Stated task
Restrict the output to the lines below starting at the one that contains "glass_tray();" and ending at the one that contains "obj.data.transform(world)", and restate them word for word, both ends included.

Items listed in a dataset
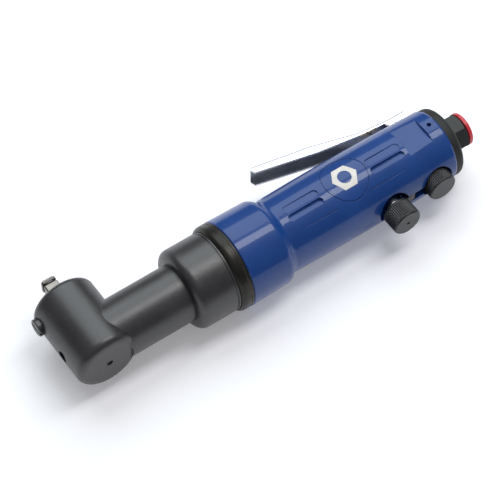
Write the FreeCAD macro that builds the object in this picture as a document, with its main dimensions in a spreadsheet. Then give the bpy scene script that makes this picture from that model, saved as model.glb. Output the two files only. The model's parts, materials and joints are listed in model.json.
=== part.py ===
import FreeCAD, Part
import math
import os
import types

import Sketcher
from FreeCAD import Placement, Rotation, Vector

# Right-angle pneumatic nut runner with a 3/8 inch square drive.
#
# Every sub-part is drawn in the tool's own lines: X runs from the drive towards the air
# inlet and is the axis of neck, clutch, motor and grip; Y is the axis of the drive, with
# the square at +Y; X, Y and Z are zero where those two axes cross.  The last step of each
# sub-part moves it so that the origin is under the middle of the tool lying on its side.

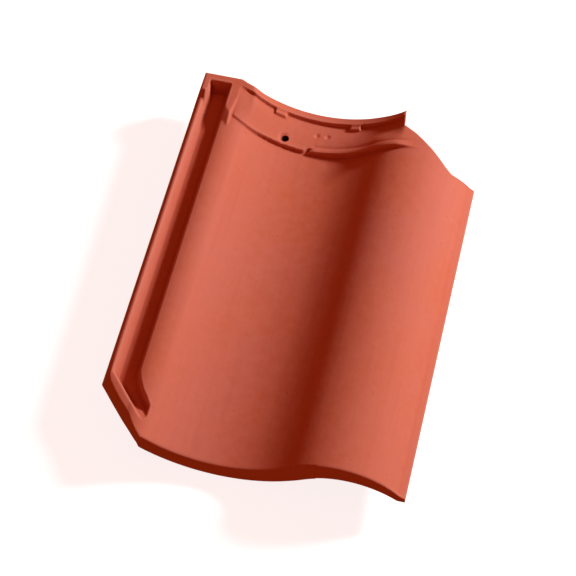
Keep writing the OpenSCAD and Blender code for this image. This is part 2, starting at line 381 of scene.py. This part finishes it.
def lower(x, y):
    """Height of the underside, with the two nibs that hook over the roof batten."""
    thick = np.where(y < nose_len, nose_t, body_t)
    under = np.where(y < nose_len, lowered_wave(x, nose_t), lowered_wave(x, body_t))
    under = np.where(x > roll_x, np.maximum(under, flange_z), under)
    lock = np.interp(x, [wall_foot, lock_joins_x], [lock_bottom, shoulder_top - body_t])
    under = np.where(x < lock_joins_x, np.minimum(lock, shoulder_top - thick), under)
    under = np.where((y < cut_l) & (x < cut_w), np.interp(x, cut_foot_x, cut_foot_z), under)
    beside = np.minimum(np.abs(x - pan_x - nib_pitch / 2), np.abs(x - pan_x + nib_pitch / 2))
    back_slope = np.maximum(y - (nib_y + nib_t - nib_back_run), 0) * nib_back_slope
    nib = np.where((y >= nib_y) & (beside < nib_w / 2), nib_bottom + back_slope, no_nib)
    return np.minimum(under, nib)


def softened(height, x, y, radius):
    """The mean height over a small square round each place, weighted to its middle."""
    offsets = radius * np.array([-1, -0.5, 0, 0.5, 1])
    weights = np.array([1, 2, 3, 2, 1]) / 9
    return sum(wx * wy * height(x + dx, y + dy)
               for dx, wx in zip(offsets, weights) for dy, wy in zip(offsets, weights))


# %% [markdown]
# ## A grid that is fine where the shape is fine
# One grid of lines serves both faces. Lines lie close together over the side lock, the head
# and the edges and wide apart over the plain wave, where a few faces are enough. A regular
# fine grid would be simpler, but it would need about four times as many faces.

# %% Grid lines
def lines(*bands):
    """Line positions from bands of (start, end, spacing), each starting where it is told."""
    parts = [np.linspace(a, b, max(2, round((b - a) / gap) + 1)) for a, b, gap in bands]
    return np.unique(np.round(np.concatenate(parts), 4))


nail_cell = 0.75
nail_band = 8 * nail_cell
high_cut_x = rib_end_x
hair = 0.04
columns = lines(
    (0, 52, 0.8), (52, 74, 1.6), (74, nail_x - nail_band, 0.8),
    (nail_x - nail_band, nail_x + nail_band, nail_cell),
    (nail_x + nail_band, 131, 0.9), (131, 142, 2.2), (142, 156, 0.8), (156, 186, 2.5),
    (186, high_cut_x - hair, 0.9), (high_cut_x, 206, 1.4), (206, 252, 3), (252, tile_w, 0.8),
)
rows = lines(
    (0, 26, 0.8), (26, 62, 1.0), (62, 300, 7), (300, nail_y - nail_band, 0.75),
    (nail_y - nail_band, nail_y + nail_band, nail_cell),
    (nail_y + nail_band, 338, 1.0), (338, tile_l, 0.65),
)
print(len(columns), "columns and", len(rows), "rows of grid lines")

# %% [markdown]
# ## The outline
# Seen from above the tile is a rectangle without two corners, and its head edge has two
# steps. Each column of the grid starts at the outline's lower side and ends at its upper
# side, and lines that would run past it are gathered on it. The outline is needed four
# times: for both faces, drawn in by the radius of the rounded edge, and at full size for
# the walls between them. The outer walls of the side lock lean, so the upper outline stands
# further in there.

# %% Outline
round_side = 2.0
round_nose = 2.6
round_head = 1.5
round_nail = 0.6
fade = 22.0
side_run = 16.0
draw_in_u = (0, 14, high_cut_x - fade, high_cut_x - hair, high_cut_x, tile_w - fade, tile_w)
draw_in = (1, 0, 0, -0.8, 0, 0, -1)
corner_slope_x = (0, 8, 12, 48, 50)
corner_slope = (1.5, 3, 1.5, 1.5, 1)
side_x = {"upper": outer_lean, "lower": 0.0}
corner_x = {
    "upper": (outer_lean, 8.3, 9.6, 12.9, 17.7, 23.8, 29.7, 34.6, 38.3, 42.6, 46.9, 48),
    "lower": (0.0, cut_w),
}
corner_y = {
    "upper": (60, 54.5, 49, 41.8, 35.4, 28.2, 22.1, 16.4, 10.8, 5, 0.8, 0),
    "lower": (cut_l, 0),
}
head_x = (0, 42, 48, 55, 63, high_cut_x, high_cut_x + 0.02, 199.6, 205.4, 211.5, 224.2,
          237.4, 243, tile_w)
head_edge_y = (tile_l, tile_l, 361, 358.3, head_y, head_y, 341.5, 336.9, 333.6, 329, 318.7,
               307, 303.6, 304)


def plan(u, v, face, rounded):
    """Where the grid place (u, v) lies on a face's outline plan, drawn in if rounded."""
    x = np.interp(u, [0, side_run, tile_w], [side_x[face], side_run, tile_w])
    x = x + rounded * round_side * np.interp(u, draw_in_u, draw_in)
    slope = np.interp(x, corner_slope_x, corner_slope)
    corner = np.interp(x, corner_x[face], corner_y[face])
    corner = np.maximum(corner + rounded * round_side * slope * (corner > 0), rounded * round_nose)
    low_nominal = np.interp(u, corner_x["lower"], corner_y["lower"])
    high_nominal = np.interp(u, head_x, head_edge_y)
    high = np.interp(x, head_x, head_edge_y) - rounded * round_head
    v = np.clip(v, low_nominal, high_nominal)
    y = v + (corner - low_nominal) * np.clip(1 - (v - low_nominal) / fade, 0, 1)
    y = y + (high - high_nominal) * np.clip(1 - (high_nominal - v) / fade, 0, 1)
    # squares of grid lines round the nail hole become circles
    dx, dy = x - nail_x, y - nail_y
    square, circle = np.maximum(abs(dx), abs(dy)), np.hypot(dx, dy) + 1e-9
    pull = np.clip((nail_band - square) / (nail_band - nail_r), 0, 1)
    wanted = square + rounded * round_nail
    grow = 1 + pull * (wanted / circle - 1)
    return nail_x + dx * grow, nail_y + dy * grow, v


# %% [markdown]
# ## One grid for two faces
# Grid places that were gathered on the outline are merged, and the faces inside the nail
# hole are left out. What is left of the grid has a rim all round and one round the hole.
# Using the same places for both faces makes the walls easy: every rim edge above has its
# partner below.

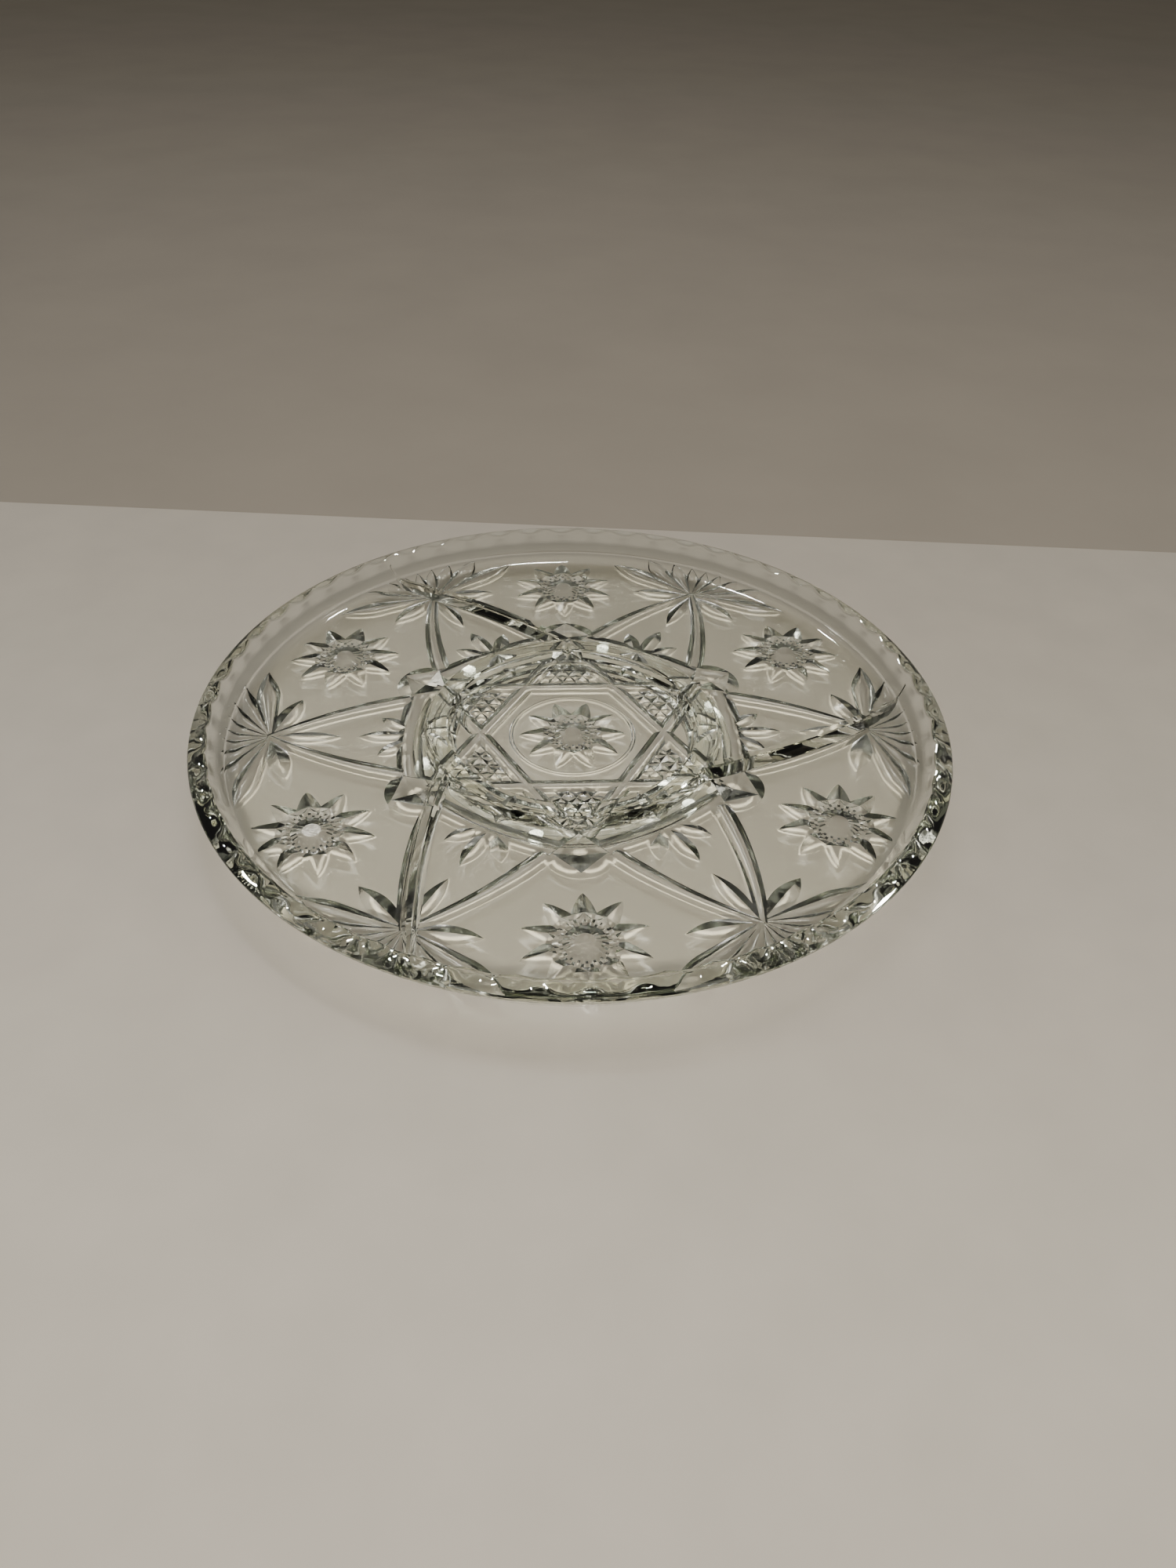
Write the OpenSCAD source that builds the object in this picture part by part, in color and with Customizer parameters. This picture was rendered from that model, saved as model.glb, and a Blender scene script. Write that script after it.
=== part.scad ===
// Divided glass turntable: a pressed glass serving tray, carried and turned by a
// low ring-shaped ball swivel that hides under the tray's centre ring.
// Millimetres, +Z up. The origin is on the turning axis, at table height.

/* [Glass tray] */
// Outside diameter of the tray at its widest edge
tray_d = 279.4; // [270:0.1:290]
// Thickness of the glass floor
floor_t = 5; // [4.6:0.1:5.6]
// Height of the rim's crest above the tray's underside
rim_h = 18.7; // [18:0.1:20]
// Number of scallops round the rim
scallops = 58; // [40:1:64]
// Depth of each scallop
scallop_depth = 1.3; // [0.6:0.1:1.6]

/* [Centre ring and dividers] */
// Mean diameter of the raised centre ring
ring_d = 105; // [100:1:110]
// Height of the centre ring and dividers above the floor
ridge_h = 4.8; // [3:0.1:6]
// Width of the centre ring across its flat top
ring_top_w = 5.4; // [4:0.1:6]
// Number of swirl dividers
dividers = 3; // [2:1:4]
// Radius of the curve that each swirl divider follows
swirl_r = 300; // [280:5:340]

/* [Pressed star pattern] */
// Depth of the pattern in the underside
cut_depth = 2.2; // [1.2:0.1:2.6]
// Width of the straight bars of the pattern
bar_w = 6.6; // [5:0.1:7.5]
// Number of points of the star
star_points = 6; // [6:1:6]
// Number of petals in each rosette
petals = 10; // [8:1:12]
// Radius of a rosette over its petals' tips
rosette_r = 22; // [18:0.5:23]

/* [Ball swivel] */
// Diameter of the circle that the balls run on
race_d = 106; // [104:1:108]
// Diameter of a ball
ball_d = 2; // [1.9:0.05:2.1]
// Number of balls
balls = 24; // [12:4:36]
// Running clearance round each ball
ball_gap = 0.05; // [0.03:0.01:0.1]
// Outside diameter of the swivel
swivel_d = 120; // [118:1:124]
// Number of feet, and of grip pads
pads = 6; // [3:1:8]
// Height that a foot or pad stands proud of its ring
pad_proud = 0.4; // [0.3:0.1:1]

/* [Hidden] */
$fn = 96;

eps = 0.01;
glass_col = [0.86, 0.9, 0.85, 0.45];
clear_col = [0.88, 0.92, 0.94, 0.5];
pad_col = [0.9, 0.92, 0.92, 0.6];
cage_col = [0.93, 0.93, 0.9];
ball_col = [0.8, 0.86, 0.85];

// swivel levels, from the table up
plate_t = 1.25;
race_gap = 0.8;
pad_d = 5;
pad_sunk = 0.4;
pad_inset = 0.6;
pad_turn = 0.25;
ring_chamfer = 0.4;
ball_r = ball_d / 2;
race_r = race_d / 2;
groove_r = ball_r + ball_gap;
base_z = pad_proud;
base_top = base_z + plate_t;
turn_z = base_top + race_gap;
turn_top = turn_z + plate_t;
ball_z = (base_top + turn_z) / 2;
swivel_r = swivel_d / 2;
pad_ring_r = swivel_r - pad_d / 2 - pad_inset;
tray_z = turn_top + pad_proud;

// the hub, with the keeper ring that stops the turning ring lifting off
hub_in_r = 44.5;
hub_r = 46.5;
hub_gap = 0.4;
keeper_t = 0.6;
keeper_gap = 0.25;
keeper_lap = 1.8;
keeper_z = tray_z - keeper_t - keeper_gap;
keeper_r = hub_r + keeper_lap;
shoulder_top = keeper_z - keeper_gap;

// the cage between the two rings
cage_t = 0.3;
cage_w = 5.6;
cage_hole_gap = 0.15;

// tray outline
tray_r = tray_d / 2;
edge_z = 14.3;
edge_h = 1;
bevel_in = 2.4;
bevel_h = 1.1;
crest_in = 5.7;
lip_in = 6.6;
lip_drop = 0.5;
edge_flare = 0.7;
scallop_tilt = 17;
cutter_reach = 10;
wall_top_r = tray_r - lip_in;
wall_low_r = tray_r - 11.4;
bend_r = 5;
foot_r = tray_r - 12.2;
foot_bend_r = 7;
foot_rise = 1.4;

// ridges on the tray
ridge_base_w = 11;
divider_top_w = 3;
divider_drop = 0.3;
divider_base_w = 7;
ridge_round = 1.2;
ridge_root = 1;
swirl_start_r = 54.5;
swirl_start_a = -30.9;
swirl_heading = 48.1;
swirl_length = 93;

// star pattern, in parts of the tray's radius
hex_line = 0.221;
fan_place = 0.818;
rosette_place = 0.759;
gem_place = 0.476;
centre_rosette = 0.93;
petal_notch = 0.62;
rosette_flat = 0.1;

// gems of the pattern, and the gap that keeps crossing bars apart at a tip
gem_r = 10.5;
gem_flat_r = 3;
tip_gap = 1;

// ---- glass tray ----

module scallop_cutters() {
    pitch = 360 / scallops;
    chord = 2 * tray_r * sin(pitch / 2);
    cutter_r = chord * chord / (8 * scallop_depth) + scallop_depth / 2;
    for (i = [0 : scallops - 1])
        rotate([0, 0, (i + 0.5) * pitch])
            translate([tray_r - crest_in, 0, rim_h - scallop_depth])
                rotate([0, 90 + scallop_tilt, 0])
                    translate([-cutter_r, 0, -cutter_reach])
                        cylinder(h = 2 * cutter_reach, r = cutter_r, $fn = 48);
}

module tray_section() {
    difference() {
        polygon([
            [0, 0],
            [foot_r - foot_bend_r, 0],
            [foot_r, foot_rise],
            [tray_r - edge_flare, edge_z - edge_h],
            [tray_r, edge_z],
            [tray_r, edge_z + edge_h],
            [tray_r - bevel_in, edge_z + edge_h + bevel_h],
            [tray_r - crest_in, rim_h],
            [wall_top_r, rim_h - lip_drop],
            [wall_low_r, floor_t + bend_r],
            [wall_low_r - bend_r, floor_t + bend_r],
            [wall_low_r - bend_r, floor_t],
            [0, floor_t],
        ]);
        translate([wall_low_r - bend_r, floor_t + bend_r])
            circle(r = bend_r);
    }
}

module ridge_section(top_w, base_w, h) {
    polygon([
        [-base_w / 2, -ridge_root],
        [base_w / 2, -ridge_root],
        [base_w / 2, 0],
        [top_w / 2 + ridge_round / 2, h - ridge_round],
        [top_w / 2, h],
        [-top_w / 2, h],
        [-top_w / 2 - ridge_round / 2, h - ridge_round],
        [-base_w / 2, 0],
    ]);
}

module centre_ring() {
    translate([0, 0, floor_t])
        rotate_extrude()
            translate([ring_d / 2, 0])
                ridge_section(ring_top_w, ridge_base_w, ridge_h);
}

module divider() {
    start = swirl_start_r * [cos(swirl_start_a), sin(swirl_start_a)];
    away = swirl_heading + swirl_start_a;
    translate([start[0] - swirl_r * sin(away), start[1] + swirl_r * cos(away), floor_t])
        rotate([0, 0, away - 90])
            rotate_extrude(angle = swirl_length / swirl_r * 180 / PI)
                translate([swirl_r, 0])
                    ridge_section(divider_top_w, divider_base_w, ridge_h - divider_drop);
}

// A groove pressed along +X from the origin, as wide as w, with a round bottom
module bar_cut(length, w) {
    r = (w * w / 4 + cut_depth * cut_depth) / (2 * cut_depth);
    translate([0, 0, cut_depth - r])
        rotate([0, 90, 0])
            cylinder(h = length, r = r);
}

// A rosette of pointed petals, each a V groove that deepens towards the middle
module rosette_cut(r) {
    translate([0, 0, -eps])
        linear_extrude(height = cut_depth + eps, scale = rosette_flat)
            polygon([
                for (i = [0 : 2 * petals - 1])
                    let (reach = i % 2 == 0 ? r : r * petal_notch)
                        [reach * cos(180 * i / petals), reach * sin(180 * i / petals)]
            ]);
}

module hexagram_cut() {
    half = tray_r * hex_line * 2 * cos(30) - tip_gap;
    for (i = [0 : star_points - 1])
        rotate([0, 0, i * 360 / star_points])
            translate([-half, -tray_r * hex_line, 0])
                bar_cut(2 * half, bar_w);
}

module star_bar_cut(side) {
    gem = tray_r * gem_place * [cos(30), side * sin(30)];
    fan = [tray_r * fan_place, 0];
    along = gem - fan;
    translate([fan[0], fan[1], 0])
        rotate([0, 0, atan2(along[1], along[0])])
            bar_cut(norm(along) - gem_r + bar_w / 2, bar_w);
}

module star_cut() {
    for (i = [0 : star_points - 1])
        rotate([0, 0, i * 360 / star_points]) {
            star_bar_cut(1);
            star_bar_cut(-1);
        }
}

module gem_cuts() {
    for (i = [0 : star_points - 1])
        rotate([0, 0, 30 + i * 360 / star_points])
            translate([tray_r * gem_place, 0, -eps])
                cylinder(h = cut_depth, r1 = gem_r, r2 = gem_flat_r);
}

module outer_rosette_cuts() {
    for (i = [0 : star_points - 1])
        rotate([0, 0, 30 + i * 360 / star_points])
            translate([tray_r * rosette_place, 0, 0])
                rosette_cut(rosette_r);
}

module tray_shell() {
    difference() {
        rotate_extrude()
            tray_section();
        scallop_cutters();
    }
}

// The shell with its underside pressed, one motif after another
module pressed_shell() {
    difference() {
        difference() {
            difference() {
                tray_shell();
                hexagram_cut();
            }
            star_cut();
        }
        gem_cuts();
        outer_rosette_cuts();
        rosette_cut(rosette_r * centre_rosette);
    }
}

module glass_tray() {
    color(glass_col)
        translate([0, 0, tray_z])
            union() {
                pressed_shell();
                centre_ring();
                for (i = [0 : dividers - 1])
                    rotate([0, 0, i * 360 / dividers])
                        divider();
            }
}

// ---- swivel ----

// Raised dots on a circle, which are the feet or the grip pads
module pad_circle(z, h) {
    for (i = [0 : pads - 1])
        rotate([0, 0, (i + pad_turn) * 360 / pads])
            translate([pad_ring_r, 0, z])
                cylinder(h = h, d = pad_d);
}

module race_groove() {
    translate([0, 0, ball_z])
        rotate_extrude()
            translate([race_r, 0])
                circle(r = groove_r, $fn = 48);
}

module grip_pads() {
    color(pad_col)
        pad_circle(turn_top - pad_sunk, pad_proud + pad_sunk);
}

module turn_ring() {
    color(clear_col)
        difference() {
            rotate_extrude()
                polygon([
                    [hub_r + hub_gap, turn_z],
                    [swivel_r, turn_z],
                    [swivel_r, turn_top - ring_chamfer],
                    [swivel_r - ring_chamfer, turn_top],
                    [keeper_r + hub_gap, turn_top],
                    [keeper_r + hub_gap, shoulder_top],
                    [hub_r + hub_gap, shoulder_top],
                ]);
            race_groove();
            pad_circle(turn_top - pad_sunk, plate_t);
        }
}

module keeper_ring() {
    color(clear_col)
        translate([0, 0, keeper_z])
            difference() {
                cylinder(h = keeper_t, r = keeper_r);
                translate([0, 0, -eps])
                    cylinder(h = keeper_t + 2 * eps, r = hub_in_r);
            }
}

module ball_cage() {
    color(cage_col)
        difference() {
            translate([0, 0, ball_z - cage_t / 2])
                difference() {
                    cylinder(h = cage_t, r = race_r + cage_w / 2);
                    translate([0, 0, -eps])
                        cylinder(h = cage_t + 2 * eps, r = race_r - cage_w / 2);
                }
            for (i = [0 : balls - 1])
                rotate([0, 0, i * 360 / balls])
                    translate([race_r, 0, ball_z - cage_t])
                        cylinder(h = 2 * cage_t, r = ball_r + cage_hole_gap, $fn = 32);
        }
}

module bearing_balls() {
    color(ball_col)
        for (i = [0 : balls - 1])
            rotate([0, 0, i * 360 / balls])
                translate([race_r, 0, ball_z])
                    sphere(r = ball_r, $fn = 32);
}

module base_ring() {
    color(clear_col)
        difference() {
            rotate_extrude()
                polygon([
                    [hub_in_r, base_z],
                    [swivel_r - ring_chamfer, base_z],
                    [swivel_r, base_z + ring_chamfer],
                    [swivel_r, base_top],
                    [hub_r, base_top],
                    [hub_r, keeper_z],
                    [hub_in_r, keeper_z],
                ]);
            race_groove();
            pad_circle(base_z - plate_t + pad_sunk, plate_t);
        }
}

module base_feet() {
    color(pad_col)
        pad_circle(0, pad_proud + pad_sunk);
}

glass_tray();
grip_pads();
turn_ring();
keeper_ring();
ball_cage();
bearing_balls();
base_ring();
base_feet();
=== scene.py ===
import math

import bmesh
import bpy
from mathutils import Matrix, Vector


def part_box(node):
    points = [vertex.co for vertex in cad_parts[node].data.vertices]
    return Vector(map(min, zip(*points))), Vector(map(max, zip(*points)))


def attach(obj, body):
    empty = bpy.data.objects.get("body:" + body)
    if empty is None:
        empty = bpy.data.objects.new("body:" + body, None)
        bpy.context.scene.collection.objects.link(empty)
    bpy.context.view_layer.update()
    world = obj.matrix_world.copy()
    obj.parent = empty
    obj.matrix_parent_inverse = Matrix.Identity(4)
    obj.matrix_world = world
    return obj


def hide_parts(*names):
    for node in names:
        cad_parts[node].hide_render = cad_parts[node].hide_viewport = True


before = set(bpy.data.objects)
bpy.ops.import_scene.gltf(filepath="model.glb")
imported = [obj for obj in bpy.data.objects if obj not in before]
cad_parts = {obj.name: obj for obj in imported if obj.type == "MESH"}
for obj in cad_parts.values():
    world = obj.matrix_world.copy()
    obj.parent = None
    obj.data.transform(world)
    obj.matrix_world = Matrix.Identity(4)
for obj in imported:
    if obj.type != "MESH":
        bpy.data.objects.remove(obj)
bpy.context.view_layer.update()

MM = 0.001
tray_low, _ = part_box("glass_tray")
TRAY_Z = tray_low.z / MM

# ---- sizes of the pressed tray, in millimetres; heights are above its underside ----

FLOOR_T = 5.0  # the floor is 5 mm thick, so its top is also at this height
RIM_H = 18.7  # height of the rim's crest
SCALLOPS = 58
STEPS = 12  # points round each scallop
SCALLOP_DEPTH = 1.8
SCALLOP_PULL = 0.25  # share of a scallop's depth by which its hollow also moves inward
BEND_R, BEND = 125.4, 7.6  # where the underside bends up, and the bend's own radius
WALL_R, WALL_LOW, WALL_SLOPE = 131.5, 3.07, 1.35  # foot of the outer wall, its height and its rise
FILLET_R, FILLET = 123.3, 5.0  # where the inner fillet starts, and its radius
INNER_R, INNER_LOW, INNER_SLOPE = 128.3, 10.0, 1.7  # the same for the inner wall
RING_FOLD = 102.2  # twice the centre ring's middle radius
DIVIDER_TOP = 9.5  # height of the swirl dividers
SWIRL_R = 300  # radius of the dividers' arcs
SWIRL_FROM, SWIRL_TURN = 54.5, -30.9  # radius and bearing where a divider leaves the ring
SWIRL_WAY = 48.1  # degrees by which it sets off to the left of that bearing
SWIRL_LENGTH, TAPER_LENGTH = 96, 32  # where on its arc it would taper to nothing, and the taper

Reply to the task
glass_tray();
grip_pads();
turn_ring();
keeper_ring();
ball_cage();
bearing_balls();
base_ring();
base_feet();
=== scene.py ===
import math

import bmesh
import bpy
from mathutils import Matrix, Vector


def part_box(node):
    points = [vertex.co for vertex in cad_parts[node].data.vertices]
    return Vector(map(min, zip(*points))), Vector(map(max, zip(*points)))


def attach(obj, body):
    empty = bpy.data.objects.get("body:" + body)
    if empty is None:
        empty = bpy.data.objects.new("body:" + body, None)
        bpy.context.scene.collection.objects.link(empty)
    bpy.context.view_layer.update()
    world = obj.matrix_world.copy()
    obj.parent = empty
    obj.matrix_parent_inverse = Matrix.Identity(4)
    obj.matrix_world = world
    return obj


def hide_parts(*names):
    for node in names:
        cad_parts[node].hide_render = cad_parts[node].hide_viewport = True


before = set(bpy.data.objects)
bpy.ops.import_scene.gltf(filepath="model.glb")
imported = [obj for obj in bpy.data.objects if obj not in before]
cad_parts = {obj.name: obj for obj in imported if obj.type == "MESH"}
for obj in cad_parts.values():
    world = obj.matrix_world.copy()
    obj.parent = None
    obj.data.transform(world)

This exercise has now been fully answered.